One of the mistakes that I see when thinking about the Sprint Backlog is around the set of Product Backlog Items that are selected for the Sprint, but I'm not sure if you are making this mistake or not. Some people believe that there is a close relationship between the set of selected Product Backlog Items and the Sprint Goal. I don't believe this to be true. The Sprint Goal does help guide the selection of Product Backlog Items. At the end of Sprint Planning, however, there may only be one or two of the Product Backlog Items that are believed to be necessary to accomplish the Sprint Goal. There are clear separations between the Sprint Goal, the set of Product Backlog Items selected for the Sprint, and the team's capacity. At Sprint Planning, you craft the goal as one that is achievable within the Sprint timebox. Then you select the Product Backlog Items that the team believes are necessary to accomplish the goal. You should check to see that the selected items still make sense for completion within the Sprint.
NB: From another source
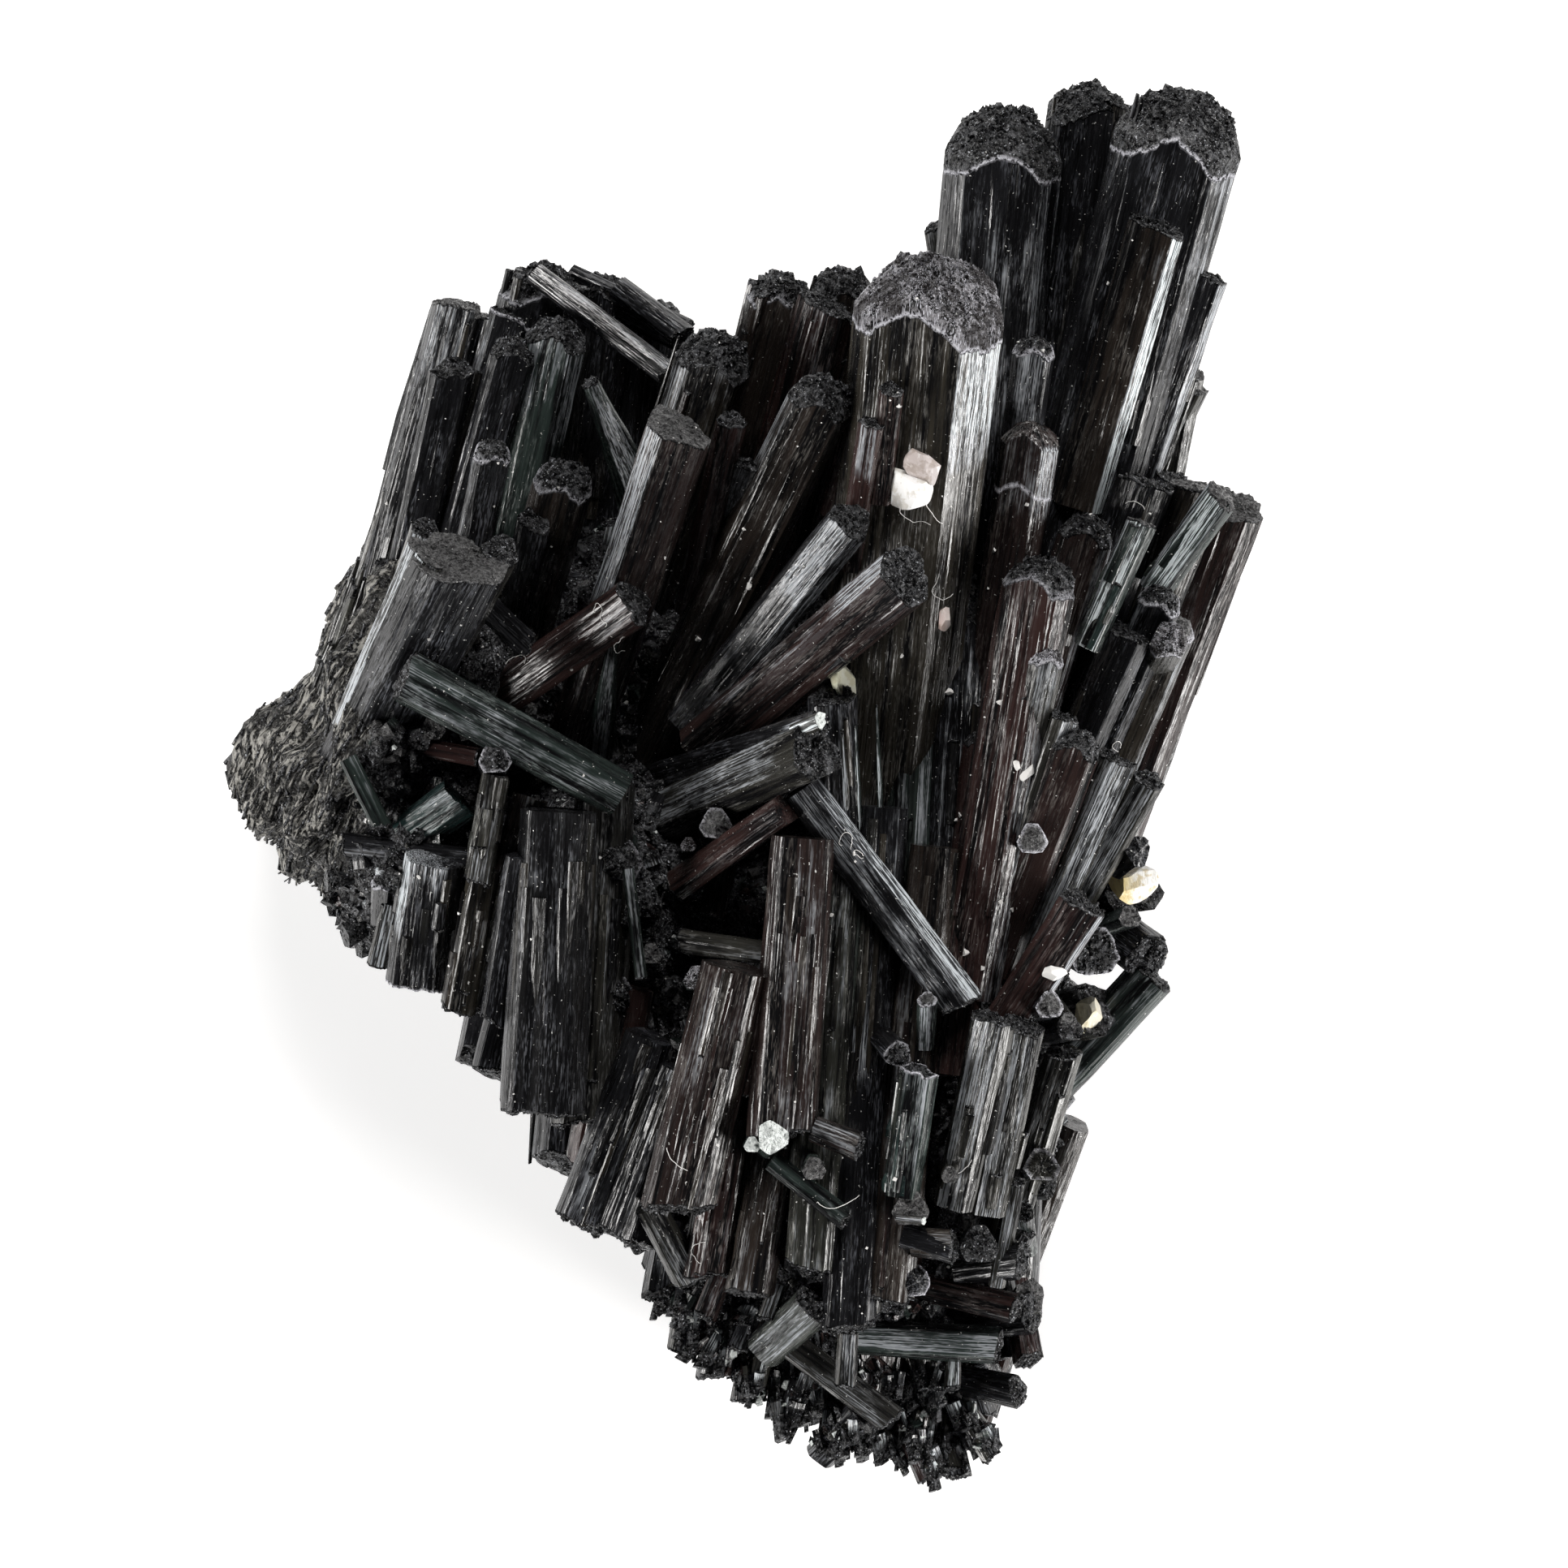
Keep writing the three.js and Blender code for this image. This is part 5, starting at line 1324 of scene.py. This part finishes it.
def feldspar_finish(name, middle, left, right):
    """Feldspar of these two colours, pearly, with fine veins along its cleavage."""
    finish = Finish(name)
    place = finish.node("ShaderNodeTexCoord").outputs["Object"]
    across = finish.node("ShaderNodeSeparateXYZ", Vector=place).outputs["X"]
    clouds = finish.grain(finish.stretch(place, (1000, 1000, 1000)), 1.6, 4.0, 0.6)
    veins = finish.grain(finish.stretch(place, (900, 300, 900)), 5.0, 3.0, 0.6)
    start, end = (middle[0] - 0.5) * MM, (middle[0] + 0.5) * MM
    colour = finish.blend(finish.between(across, start, end), (*left, 1), (*right, 1))
    shade = (left[0] * 0.72, left[1] * 0.68, left[2] * 0.62, 1)
    colour = finish.blend(finish.between(clouds, 0.52, 0.40, 0.0, 0.7), colour, shade)
    colour = finish.blend(finish.between(veins, 0.55, 0.75, 0, 0.5), colour, (0.95, 0.94, 0.92, 1))
    finish.set("Base Color", colour)
    finish.set("Roughness", finish.between(clouds, 0.3, 0.7, 0.28, 0.5))
    finish.set("IOR", 1.53)
    finish.set("Normal", finish.bump(veins, 0.6, 0.08))
    return finish.material


CLEAVAGE_CUTS = 11


def cleaved_grain(dice):
    """A grain of unit size, bounded by a few cleavage planes."""
    lump = bmesh.new()
    bmesh.ops.create_icosphere(lump, subdivisions=3, radius=1.3)
    for vert in lump.verts:
        vert.co *= 1 + 0.08 * noise.noise(vert.co * 2.2 + Vector((dice.uniform(0, 90), 0, 0)))
    for _ in range(CLEAVAGE_CUTS):
        side = Vector([dice.gauss(0, 1) for _ in range(3)]).normalized()
        cut_away(lump, side * dice.uniform(0.62, 0.95), side)
    return lump


def set_down(lump, size, turn, centre):
    """Gives a grain its size, turn and place."""
    bmesh.ops.scale(lump, vec=size, verts=lump.verts)
    turned = Matrix.Rotation(math.radians(turn), 3, "Z")
    bmesh.ops.rotate(lump, cent=(0, 0, 0), matrix=turned, verts=lump.verts)
    bmesh.ops.translate(lump, vec=centre, verts=lump.verts)


dice = random.Random(22)
for name, (centre, half, turn, left, right) in FELDSPAR_GRAINS.items():
    lump = cleaved_grain(dice)
    set_down(lump, half, turn, centre)
    keep_piece(lump, name + "_stone", feldspar_finish(name, centre, left, right), "feldspar", name)

# Dust and lint: white specks, a few flecks of feldspar and curled fibres that lie on the crystals, where
# each is the first thing met from above.
SPECK_COUNT = 150
LOWEST_SPECK = 12
FIBRE_STEP = 0.1
FIBRE_RADIUS = 0.022
FIBRE_CLEARANCE = 0.05
FLECKS = [
    (17.2, 0.5, 0.8), (16.6, 0.9, 0.5), (18.8, -11.8, 1.1),
    (-23.3, -2.4, 0.5), (0.2, 12.0, 0.4), (12.4, 5.4, 0.5),
]
# Each fibre is: where it starts, its heading, its length and how far it curls.
LINT_FIBRES = [
    (-8.6, 9.4, 0, 2.6, 42),
    (-7.4, 8.8, 150, 2.0, 40),
    (6.4, -4.2, 60, 2.4, 30),
    (7.2, -4.6, 110, 1.6, 34),
    (-2.4, -28.2, 170, 2.2, 30),
    (4.4, -25.7, -60, 2.9, 12),
    (10.9, 17.0, -80, 1.8, 16),
    (11.8, 12.6, -95, 2.8, 22),
    (9.4, 16.8, -120, 2.6, 20),
    (23.0, 2.0, 40, 1.6, 30),
    (24.4, 16.6, 100, 1.4, 20),
    (-4.8, -22.4, -100, 2.0, 14),
    (13.0, -24.0, 20, 1.2, 20),
    (-13.6, 7.2, 70, 1.8, 26),
]
lint_white = Finish("lint")
lint_white.set("Base Color", (0.75, 0.74, 0.72, 1))
lint_white.set("Roughness", 0.7)
dice = random.Random(23)
specks = new_shell()
for _ in range(SPECK_COUNT):
    x, y = dice.uniform(-24, 26), dice.uniform(-34, 34)
    z = height_under(x, y)
    if z > LOWEST_SPECK:
        add_crumb(specks, Vector((x, y, z)), 0.1 + 0.25 * dice.random() ** 3, (0, 0, 0), dice)
for x, y, size in FLECKS:
    fleck = cleaved_grain(dice)
    half = (0.62 * size, 0.42 * size, 0.35 * size)
    set_down(fleck, half, dice.uniform(0, 180), (x, y, height_under(x, y)))
    merge(specks, fleck)
keep_piece(specks, "dust_specks", lint_white.material, "feldspar")

lint = bpy.data.curves.new("lint", "CURVE")
lint.dimensions = "3D"
lint.bevel_depth = FIBRE_RADIUS * MM
lint.bevel_resolution = 0
lint.use_fill_caps = True
for x, y, heading, length, curl in LINT_FIBRES:
    low = height_under(x, y)
    fibre = lint.splines.new("POLY")
    fibre.points.add(round(length / FIBRE_STEP))
    for point in fibre.points:
        low = max(height_under(x, y) + FIBRE_CLEARANCE, low - FIBRE_CLEARANCE)
        point.co = (x * MM, y * MM, low * MM, 1)
        heading += dice.uniform(-1, 1) * curl + 0.3 * curl
        x += FIBRE_STEP * math.cos(math.radians(heading))
        y += FIBRE_STEP * math.sin(math.radians(heading))
lint.materials.append(lint_white.material)
fibres = bpy.data.objects.new("lint_fibres", lint)
bpy.context.collection.objects.link(fibres)
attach(fibres, "root")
If you still have remaining capacity, the team can decide to select some other Product Backlog Items so they have a clear picture of what to work on after the goal or they can defer this decision until during the Sprint, as the items in the Sprint Backlog all become Done.

Going to the specific example of a Sprint Goal of "allow the customer to pay with a credit card in order to create his order", that feels like a Sprint Goal that can be accomplished by implementing a very small number of Product Backlog Items. Depending on how you slice it, you may have a PBI around the happy path and then additional PBIs to handle various error conditions (or perhaps handle them more gracefully). If it is critical to stakeholders that credit card payments are delivered and the team determines that this Sprint Goal can be accomplished at some point within the Sprint timebox, though, it could be a reasonable Sprint Goal. If it is a straightforward goal, it may be accomplished well before the Sprint concludes. The team may choose other work to fill the remainder of the timebox. Some examples of things the team could do include pulling in additional Product Backlog Items that are ready, refining the Product Backlog, paying down technical debt, building skills and improving cross-functionality, or even just taking time off to rest and ensure a long-term sustainable pace.